Despite community opposition, the council’s Land Use Committee voted 15-to-1 to allow the Watchtower Bible and Tract Society of New York to build four residential buildings, which will range from 9 to 20 stories, and to erect a three-story dining hall and a three-story community center. Charles Barron cast the only no vote.
The complex is to be built on an empty three-acre lot owned by the Witnesses and bounded by Front, Jay, Bridge, and York streets in an area of renovated warehouses and artists’ studios. The four residential buildings are designed to house between 1,500 and 1,600 Jehovah’s Witnesses in studios and one-bedroom apartments, said a spokesman of the group, Richard Devine.
The group, he said, will consolidate most of its activity at the new complex. It will probably vacate most of the 23 scattered housing sites its members now live in throughout the borough, which will make communal living, including shared meals, easier.
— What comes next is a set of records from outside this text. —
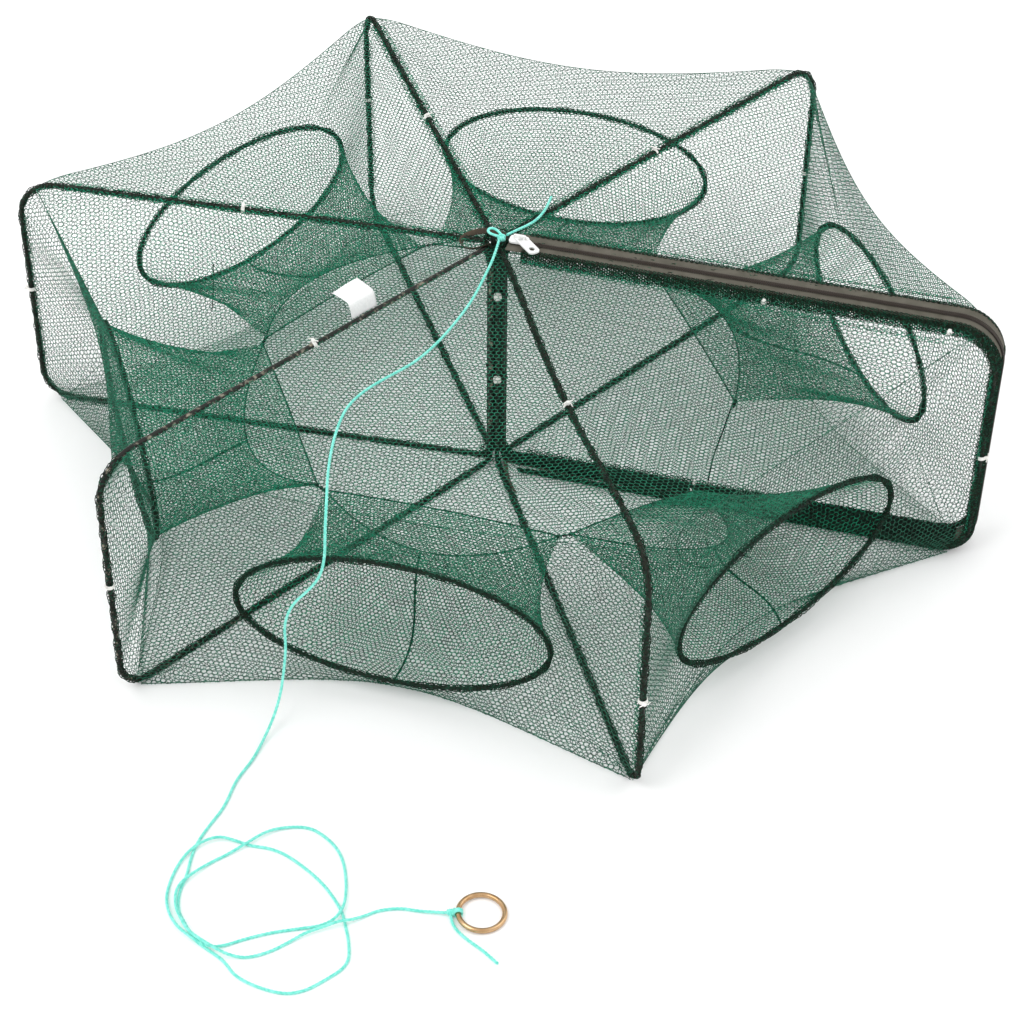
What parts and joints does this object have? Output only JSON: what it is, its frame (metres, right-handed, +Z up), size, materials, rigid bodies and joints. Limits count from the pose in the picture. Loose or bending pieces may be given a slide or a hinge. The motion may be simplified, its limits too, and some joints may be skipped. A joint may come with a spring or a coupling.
{
  "type": "folding crab trap",
  "caption": "Hexagonal folding net trap: hinged wire pages round a hub, hooped funnel entrances on every side, a zipped edge and a haul line with a ring.",
  "frame": {"origin": "middle of the trap's footprint on the floor, at the hub axis", "axes": "+X along the zip, +Z up"},
  "size_m": [0.8467, 0.9981, 0.2463],
  "materials": {
    "page_wire": "dark plastic-coated steel wire, satin",
    "hoop_wire": "dark green coated steel wire, satin",
    "tie": "white cord ties",
    "netting": "knotless polyethylene netting, dark green",
    "draw_cord": "black thread",
    "zip_tape": "woven nylon tape, taupe",
    "zip_coil": "nylon coil, dark brown",
    "slider": "white enamel",
    "label": "white satin ribbon",
    "haul_line": "twisted nylon cord, turquoise",
    "ring": "polished, bronze tinted"
  },
  "bodies": {
    "page_a": {"frame_a": "page_wire", "ties_a": "tie", "zip_tape_a": "zip_tape", "zip_coil_a": "zip_coil", "zip_stops": "zip_coil"},
    "page_b": {"frame_b": "page_wire", "ties_b": "tie", "net_covers_ab": "netting", "net_wall_ab": "netting"},
    "page_c": {"frame_c": "page_wire", "ties_c": "tie", "net_covers_bc": "netting", "net_wall_bc": "netting"},
    "page_d": {"frame_d": "page_wire", "ties_d": "tie", "net_covers_cd": "netting", "net_wall_cd": "netting"},
    "page_e": {"frame_e": "page_wire", "ties_e": "tie", "net_covers_de": "netting", "net_wall_de": "netting", "net_covers_ef": "netting", "net_wall_ef": "netting", "label_tag": "label", "hub_knot": "haul_line", "haul_line": "haul_line", "hub_tail": "haul_line", "floor_loops": "haul_line", "line_end": "haul_line", "ring_knot": "haul_line", "ring_tail": "haul_line", "haul_ring": "ring"},
    "page_f": {"frame_f": "page_wire", "ties_f": "tie", "net_covers_fg": "netting", "net_wall_fg": "netting"},
    "page_g": {"frame_g": "page_wire", "ties_g": "tie", "zip_tape_g": "zip_tape", "zip_coil_g": "zip_coil"},
    "entrance_ab": {"hoop_ab": "hoop_wire", "funnel_ab": "netting", "throat_cord_ab": "draw_cord"},
    "entrance_bc": {"hoop_bc": "hoop_wire", "funnel_bc": "netting", "throat_cord_bc": "draw_cord"},
    "entrance_cd": {"hoop_cd": "hoop_wire", "funnel_cd": "netting", "throat_cord_cd": "draw_cord"},
    "entrance_de": {"hoop_de": "hoop_wire", "funnel_de": "netting", "throat_cord_de": "draw_cord"},
    "entrance_ef": {"hoop_ef": "hoop_wire", "funnel_ef": "netting", "throat_cord_ef": "draw_cord"},
    "entrance_fg": {"hoop_fg": "hoop_wire", "funnel_fg": "netting", "throat_cord_fg": "draw_cord"},
    "zip_slider": {"zip_slider": "slider"},
    "pull_tab": {"zip_pull_tab": "slider"}
  },
  "joints": [
    {"name": "fold_a", "type": "hinge", "parent": "page_b", "child": "page_a", "pos_m": [0.0072, 0.0025, 0.116], "axis": [0, 0, 1], "range_deg": [0, 56.5], "deforming": ["net_covers_ab", "net_wall_ab", "hub_tail", "zip_tape_a"]},
    {"name": "hoop_turn_ab", "type": "hinge", "parent": "page_b", "child": "entrance_ab", "pos_m": [0.19106, 0.35042, 0.086], "axis": [0, 0, 1], "range_deg": [-59.12, 0], "deforming": ["funnel_ab", "throat_cord_ab"]},
    {"name": "fold_b", "type": "hinge", "parent": "page_c", "child": "page_b", "pos_m": [0.00278, 0.00509, 0.116], "axis": [0, 0, 1], "range_deg": [0, 58.7], "deforming": ["net_covers_bc", "net_wall_bc", "hub_tail"]},
    {"name": "hoop_turn_bc", "type": "hinge", "parent": "page_c", "child": "entrance_bc", "pos_m": [-0.20358, 0.30875, 0.109], "axis": [0, 0, 1], "range_deg": [-58.02, 0], "deforming": ["funnel_bc", "throat_cord_bc", "funnel_ab", "throat_cord_ab"]},
    {"name": "fold_c", "type": "hinge", "parent": "page_d", "child": "page_c", "pos_m": [-0.00319, 0.00484, 0.116], "axis": [0, 0, 1], "range_deg": [0, 57], "deforming": ["net_covers_cd", "net_wall_cd", "hub_tail"]},
    {"name": "hoop_turn_cd", "type": "hinge", "parent": "page_d", "child": "entrance_cd", "pos_m": [-0.36352, -0.02351, 0.126], "axis": [0, 0, 1], "range_deg": [-58.87, 0], "deforming": ["funnel_cd", "throat_cord_cd", "funnel_bc", "throat_cord_bc"]},
    {"name": "fold_d", "type": "hinge", "parent": "page_e", "child": "page_d", "pos_m": [-0.00579, -0.00037, 0.116], "axis": [0, 0, 1], "range_deg": [0, 54.4], "deforming": ["net_covers_de", "net_wall_de", "hub_tail", "label_tag"]},
    {"name": "hoop_turn_de", "type": "hinge", "parent": "page_e", "child": "entrance_de", "pos_m": [-0.17434, -0.31976, 0.105], "axis": [0, 0, 1], "range_deg": [-59.47, 0], "deforming": ["funnel_de", "throat_cord_de", "funnel_cd", "throat_cord_cd"]},
    {"name": "fold_f", "type": "hinge", "parent": "page_e", "child": "page_f", "pos_m": [0.003, -0.00497, 0.116], "axis": [0, 0, 1], "range_deg": [-56.4, 0], "deforming": ["net_covers_ef", "net_wall_ef", "haul_line"]},
    {"name": "hoop_turn_ef", "type": "hinge", "parent": "page_e", "child": "entrance_ef", "pos_m": [-0.17385, -0.31887, 0.08], "axis": [0, 0, 1], "range_deg": [0, 58.47], "deforming": ["funnel_ef", "throat_cord_ef", "funnel_fg", "throat_cord_fg"]},
    {"name": "fold_g", "type": "hinge", "parent": "page_f", "child": "page_g", "pos_m": [0.0072, -0.0025, 0.116], "axis": [0, 0, 1], "range_deg": [-54, 0], "deforming": ["net_covers_fg", "net_wall_fg", "haul_line", "zip_tape_g"]},
    {"name": "hoop_turn_fg", "type": "hinge", "parent": "page_f", "child": "entrance_fg", "pos_m": [0.19777, -0.32785, 0.084], "axis": [0, 0, 1], "range_deg": [0, 60.37], "deforming": ["funnel_fg", "throat_cord_fg"]},
    {"name": "zip_run", "type": "slide", "parent": "page_a", "child": "zip_slider", "axis": [1, 0, 0], "range_m": [0, 0.35]},
    {"name": "tab_flip", "type": "hinge", "parent": "zip_slider", "child": "pull_tab", "pos_m": [0.0207, 0, 0.2379], "axis": [-0.7071, -0.7071, 0], "range_deg": [0, 110]}
  ],
  "couplings": [
    {"joint": "hoop_turn_ab", "follows": "fold_a", "ratio": -1.046},
    {"joint": "hoop_turn_bc", "follows": "fold_b", "ratio": -0.9881},
    {"joint": "hoop_turn_cd", "follows": "fold_c", "ratio": -1.0325},
    {"joint": "hoop_turn_de", "follows": "fold_d", "ratio": -1.0928},
    {"joint": "hoop_turn_ef", "follows": "fold_f", "ratio": -1.0363},
    {"joint": "hoop_turn_fg", "follows": "fold_g", "ratio": -1.1176}
  ]
}
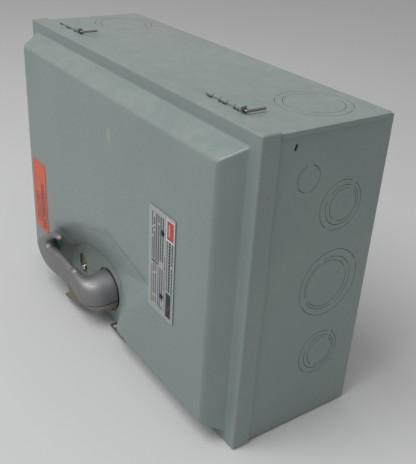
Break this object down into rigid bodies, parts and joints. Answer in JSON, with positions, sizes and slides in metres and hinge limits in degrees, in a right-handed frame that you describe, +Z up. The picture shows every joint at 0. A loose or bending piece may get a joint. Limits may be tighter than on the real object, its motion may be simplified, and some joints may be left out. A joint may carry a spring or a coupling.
{
  "type": "ac disconnect box",
  "caption": "Steel enclosed fusible disconnect switch with hinged drawn cover, cover-mounted lever handle, padlock hasp, knockouts and blade-and-fuse interior.",
  "frame": {"origin": "bottom centre of the box as it stands on its long side with the hinges on top", "axes": "+Z up to the hinge side, -Y out of the cover, +X to the line end, which is up when the box hangs on a wall"},
  "size_m": [0.407, 0.167, 0.2911],
  "materials": {
    "painted_steel": "satin grey-green enamel",
    "plain_steel": "mill finish with light oxide",
    "cast_handle": "satin die casting, worn on the crown",
    "zinc_yellow": "yellow zinc plate",
    "bright_steel": "bright plate",
    "copper": "bare copper, slightly dulled",
    "tinned": "tin plate",
    "lug_alloy": "extruded, tin plated",
    "phenolic": "moulded phenolic",
    "fibre": "grey vulcanised fibre",
    "fuse_paper": "glass-filled tube",
    "plate_print": "printed aluminium foil",
    "sticker_orange": "vinyl",
    "rivet_black": "black oxide"
  },
  "bodies": {
    "enclosure": {"enclosure_shell": "painted_steel", "line_end_wall": "painted_steel", "load_end_wall": "painted_steel", "seam_lips": "painted_steel", "hinge_loops": "painted_steel", "hinge_pins": "plain_steel", "cover_catch": "plain_steel", "switch_base": "phenolic", "base_screws": "plain_steel", "line_lugs": "lug_alloy", "load_lugs": "lug_alloy", "line_lug_screws": "plain_steel", "load_lug_screws": "plain_steel", "line_jaws": "copper", "pivot_jaws": "copper", "pivot_pins": "plain_steel", "mechanism_frame": "zinc_yellow", "crossbar_stub": "plain_steel", "yoke_spring": "plain_steel", "line_fuse_clips": "tinned", "load_fuse_clips": "tinned", "fuse_tubes": "fuse_paper", "fuse_caps": "tinned", "arc_chutes": "fibre", "phase_barriers": "fibre", "ground_bar": "lug_alloy", "ground_screws": "plain_steel"},
    "cover": {"cover": "painted_steel", "cover_knuckles": "painted_steel", "rating_plate": "plate_print", "plate_rivets": "rivet_black", "warning_sticker": "sticker_orange", "shaft_bushing": "plain_steel", "interlock_stud": "plain_steel"},
    "handle": {"handle": "cast_handle", "handle_shaft": "plain_steel", "shaft_clip": "plain_steel", "drive_dog": "plain_steel", "hasp_rivet": "plain_steel"},
    "hasp": {"hasp_plate": "zinc_yellow"},
    "interlock": {"interlock_lever": "zinc_yellow", "defeat_screw": "bright_steel"},
    "blade_bar": {"switch_blades": "copper", "crossbar": "phenolic", "crossbar_arm": "plain_steel"},
    "yoke": {"drive_yoke": "plain_steel"}
  },
  "joints": [
    {"name": "cover_hinge", "type": "hinge", "parent": "enclosure", "child": "cover", "pos_m": [0, -0.0279, 0.2889], "axis": [-1, 0, 0], "range_deg": [0, 105]},
    {"name": "handle_turn", "type": "hinge", "parent": "cover", "child": "handle", "pos_m": [-0.028, -0.0485, 0.037], "axis": [0, 1, 0], "range_deg": [0, 150]},
    {"name": "hasp_swing", "type": "hinge", "parent": "handle", "child": "hasp", "pos_m": [-0.046, -0.076, 0.036], "axis": [0, 1, 0], "range_deg": [0, 15]},
    {"name": "interlock_swing", "type": "hinge", "parent": "cover", "child": "interlock", "pos_m": [-0.107, -0.0467, 0.051], "axis": [0, 1, 0], "range_deg": [0, 8]},
    {"name": "yoke_turn", "type": "hinge", "parent": "enclosure", "child": "yoke", "pos_m": [-0.028, -0.0085, 0.037], "axis": [0, 1, 0], "range_deg": [0, 150]},
    {"name": "blade_swing", "type": "hinge", "parent": "enclosure", "child": "blade_bar", "pos_m": [0.012, 0.0355, 0.168], "axis": [0, 0, 1], "range_deg": [0, 55]}
  ],
  "couplings": [
    {"joint": "yoke_turn", "follows": "handle_turn", "ratio": 1},
    {"joint": "blade_swing", "follows": "handle_turn", "ratio": 0.36667}
  ]
}
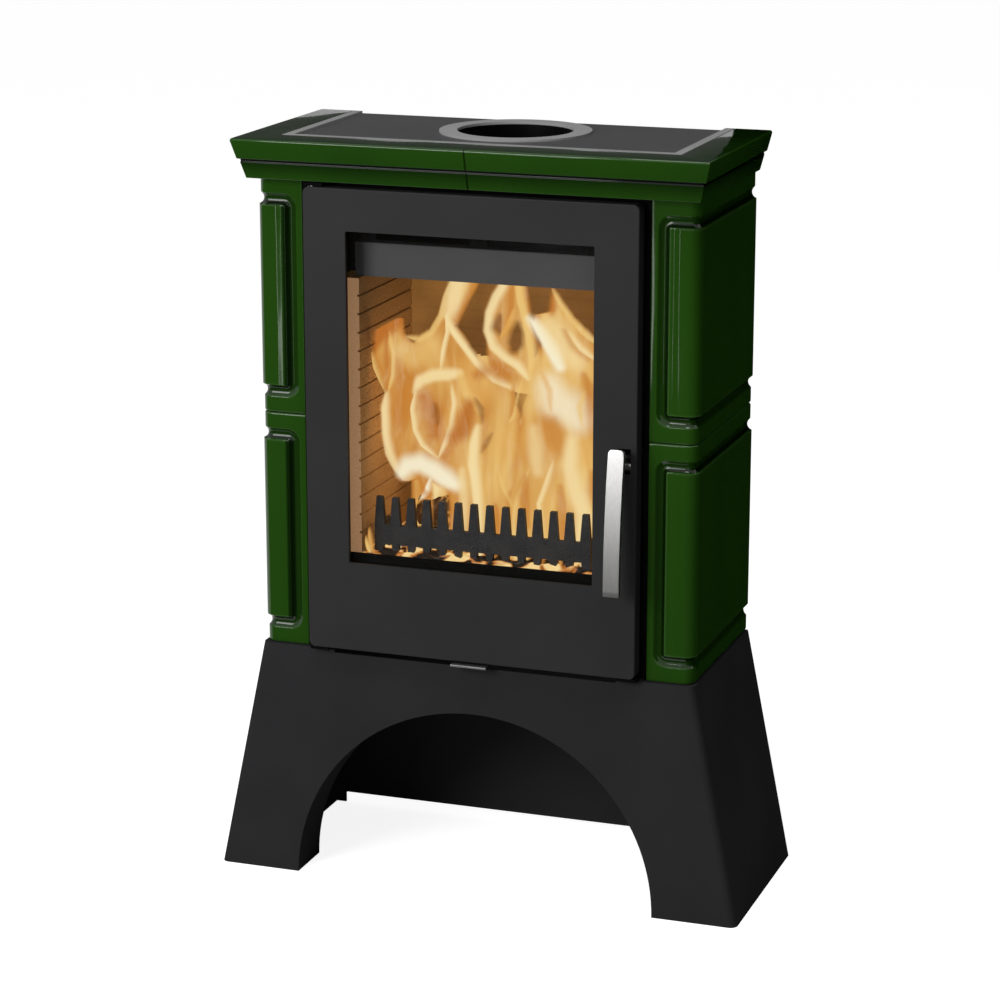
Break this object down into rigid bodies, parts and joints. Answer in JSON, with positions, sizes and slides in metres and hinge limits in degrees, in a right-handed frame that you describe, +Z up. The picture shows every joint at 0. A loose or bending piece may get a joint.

Residents of DUMBO and Vinegar Hill, who have been vigorously fighting the project, say the massive complex is wrong for the area and will alter the unique character of the neighborhood.
Though council members did not seem enamored of the project, it garnered support because the group does not propose to sell the lot and agreed to some compromises in the design of the complex. The modifications included reducing the height of several planned buildings and providing security at the nearby subway station.
“I reluctantly recognize that this is the best deal for the community,” said Council Member David Yassky, who represents the district. “This was going to be built one way or another because the Jehovah’s Witnesses own the site and they have a long-term need to consolidate.”
The executive director of the DUMBO Neighborhood Association, Nancy Webster, said yesterday she was disappointed that the project was approved because the plan lacks street-level retail and is inconsistent with the scale of the surrounding neighborhood.
“Under this proposal, our streets and our subways station will be bordered by essentially dead walls,” she testified earlier this week.